**** Provided data

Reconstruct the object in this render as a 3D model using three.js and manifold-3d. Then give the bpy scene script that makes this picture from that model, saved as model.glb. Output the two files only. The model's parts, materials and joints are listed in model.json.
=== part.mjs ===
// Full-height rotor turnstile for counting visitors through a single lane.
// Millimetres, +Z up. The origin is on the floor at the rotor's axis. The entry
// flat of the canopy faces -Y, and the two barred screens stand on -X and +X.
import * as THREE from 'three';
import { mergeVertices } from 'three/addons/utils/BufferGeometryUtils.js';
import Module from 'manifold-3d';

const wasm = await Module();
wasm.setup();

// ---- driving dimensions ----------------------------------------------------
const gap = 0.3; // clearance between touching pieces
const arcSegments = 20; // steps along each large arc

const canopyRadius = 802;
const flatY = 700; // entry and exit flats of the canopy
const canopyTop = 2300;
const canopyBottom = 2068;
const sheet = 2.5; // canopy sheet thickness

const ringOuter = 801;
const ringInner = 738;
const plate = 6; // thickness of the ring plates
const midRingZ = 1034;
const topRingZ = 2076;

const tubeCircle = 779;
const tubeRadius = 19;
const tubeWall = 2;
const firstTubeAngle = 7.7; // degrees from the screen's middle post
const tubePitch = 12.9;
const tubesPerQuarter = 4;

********

### Exercise instructions
Write the listing out again, exactly as it reads.

### Exercise result
Reconstruct the object in this render as a 3D model using three.js and manifold-3d. Then give the bpy scene script that makes this picture from that model, saved as model.glb. Output the two files only. The model's parts, materials and joints are listed in model.json.
=== part.mjs ===
// Full-height rotor turnstile for counting visitors through a single lane.
// Millimetres, +Z up. The origin is on the floor at the rotor's axis. The entry
// flat of the canopy faces -Y, and the two barred screens stand on -X and +X.
import * as THREE from 'three';
import { mergeVertices } from 'three/addons/utils/BufferGeometryUtils.js';
import Module from 'manifold-3d';

const wasm = await Module();
wasm.setup();

// ---- driving dimensions ----------------------------------------------------
const gap = 0.3; // clearance between touching pieces
const arcSegments = 20; // steps along each large arc

const canopyRadius = 802;
const flatY = 700; // entry and exit flats of the canopy
const canopyTop = 2300;
const canopyBottom = 2068;
const sheet = 2.5; // canopy sheet thickness

const ringOuter = 801;
const ringInner = 738;
const plate = 6; // thickness of the ring plates
const midRingZ = 1034;
const topRingZ = 2076;

const tubeCircle = 779;
const tubeRadius = 19;
const tubeWall = 2;
const firstTubeAngle = 7.7; // degrees from the screen's middle post
const tubePitch = 12.9;
const tubesPerQuarter = 4;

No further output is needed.